Os textos hindus mais
apreciados por todos são os Puranas, devido as suas características de contar
os chamados Lilas, ditos passatempos dos seus personagens, principalmente
Krishna e Siva. Nos Puranas nós temos muitos dos chamados mitos hindus, onde
seus personagens nos desvelam suas personalidades, sua vida cômica e trágica.
Nos Puranas está muito da cosmologia védica: de como o mundo iniciou; como teve
outros começos; batalhas entre semideuses e demônios, etc. Um dos mais famosos
Puranas é o Bhagavata-Purana, também conhecido como Shrimad-Bhagavatam; é uma
volumosa obra onde no seu Canto X é descrito a vida de uma encarnação de Vishnu,
conhecida como Krishna. Krishna é um dos principais mediadores na Batalha de
Kurukshetra, junto de Arjuna, seu primo. A parte do Mahabharata, no seu sexto
Canto, chamada de Bishma-parva, a saga de Bishma, o avô dos contendores, ficou
conhecido popularmente conhecida como Bhagavad-Gita, ou a “Canção do Senhor”.
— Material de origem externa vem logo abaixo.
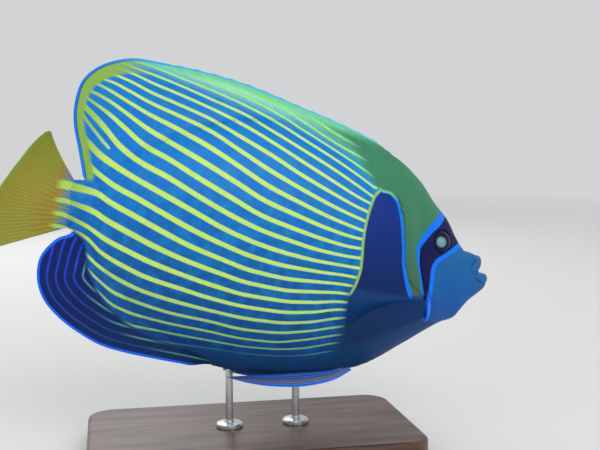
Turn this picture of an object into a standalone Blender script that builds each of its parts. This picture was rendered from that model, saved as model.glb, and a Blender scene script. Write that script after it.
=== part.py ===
"""Life-size emperor angelfish, swimming with its nose a little down, on a two-rod display stand.

The fish is drawn in its own frame, in metres: x runs forward from the root of the tail fin,
z runs up, and the fish's right side is at -y. An empty then tips it nose-down and lifts it
over the stand's base. The body is a loft of lens-shaped sections; each fin is a thin sheet
whose rays stand up as ridges in its own surface.
"""

import math

import bmesh
import bpy
import numpy as np
from mathutils import Matrix, Vector

# Driving dimensions
STANDARD_LENGTH = 0.280
EYE_RADIUS = 0.0082
GAP = 0.0003
NOSE_DOWN = math.radians(11.0)
CLEARANCE = 0.026
BASE_SIZE = (0.205, 0.112, 0.016)
ROD_RADIUS = 0.0024

# Body profiles along x: the back and the belly without fins, the half width and its height
BACK = [
    (0.0, 0.0150), (0.014, 0.0172), (0.026, 0.0275), (0.045, 0.0440), (0.070, 0.0600),
    (0.100, 0.0725), (0.130, 0.0765), (0.160, 0.0750), (0.185, 0.0712), (0.203, 0.0662),
    (0.2213, 0.0545), (0.2335, 0.0425), (0.2435, 0.0342), (0.2515, 0.0240), (0.2574, 0.0178),
    (0.2615, 0.0150), (0.2685, 0.0142), (0.2715, 0.0120), (0.2738, 0.0072), (0.2765, 0.0022),
    (0.280, -0.0010),
]
BELLY = [
    (0.0, -0.0125), (0.012, -0.0150), (0.025, -0.0295), (0.045, -0.0500), (0.065, -0.0655),
    (0.085, -0.0765), (0.105, -0.0832), (0.130, -0.0856), (0.155, -0.0842), (0.180, -0.0788),
    (0.205, -0.0693), (0.2291, -0.0518), (0.2440, -0.0400), (0.2525, -0.0340), (0.2605, -0.0300),
    (0.2628, -0.0265), (0.2675, -0.0188), (0.2735, -0.0122), (0.2775, -0.0080), (0.280, -0.0042),
]
HALF_WIDTH = [
    (0.0, 0.0042), (0.014, 0.0062), (0.040, 0.0125), (0.075, 0.0192), (0.115, 0.0245),
    (0.155, 0.0272), (0.190, 0.0280), (0.212, 0.0264), (0.230, 0.0222), (0.245, 0.0172),
    (0.258, 0.0130), (0.268, 0.0098), (0.275, 0.0073), (0.280, 0.0028),
]
WIDEST_HEIGHT = [
    (0.0, 0.0010), (0.10, 0.0030), (0.19, 0.0000), (0.225, -0.0050), (0.250, -0.0080),
    (0.268, -0.0040), (0.280, -0.0026),
]
# How far a section is pinched to an edge above and below: 1 is an ellipse, 2 a wedge
PINCH_ABOVE = [(0.0, 1.0), (0.03, 1.35), (0.12, 1.45), (0.19, 1.30), (0.23, 1.05), (0.28, 0.9)]
PINCH_BELOW = [(0.0, 1.0), (0.03, 1.40), (0.10, 1.40), (0.16, 1.00), (0.21, 0.92), (0.28, 0.9)]

# The tail swings towards the fish's right, most at the top of the tail fin
BEND_START = 0.040
BEND_CURVATURE = 10.0
BEND_TWIST = 7.0
BEND_HEIGHT = 0.045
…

Nesta batalha digladiaram-se membros de uma mesma família, dividida entre as
facções, os Pandavas e os Kauravas.
O Mahabharata e o Ramayana
são considerados as duas epopéias do Hinduísmo. No primeiro, como vimos, está a
mais espetacular das batalhas já ocorridas no mundo. No segundo, que é anterior
ao primeiro na sua realidade histórica, é contada a saga de Rama e sua consorte
Sita, que fôra raptada pelo demônio Ravana. No Ramayana aparece a figura de
Hanuman, o homem-macaco, que se tornou o principal apoio para a vitória de
Rama.
Uma parte do Mahabharata, o
Bhagavad-Gita, é uma importante obra de discussão filosófica onde aparece o
principal significado da natureza da existência, quais os desígnios dos homens,
e como devem agir para atingirem a perfeição. É sem dúvida uma das obras mais
publicadas no mundo, só ficando em segundo lugar com a Bíblia judaico-cristã.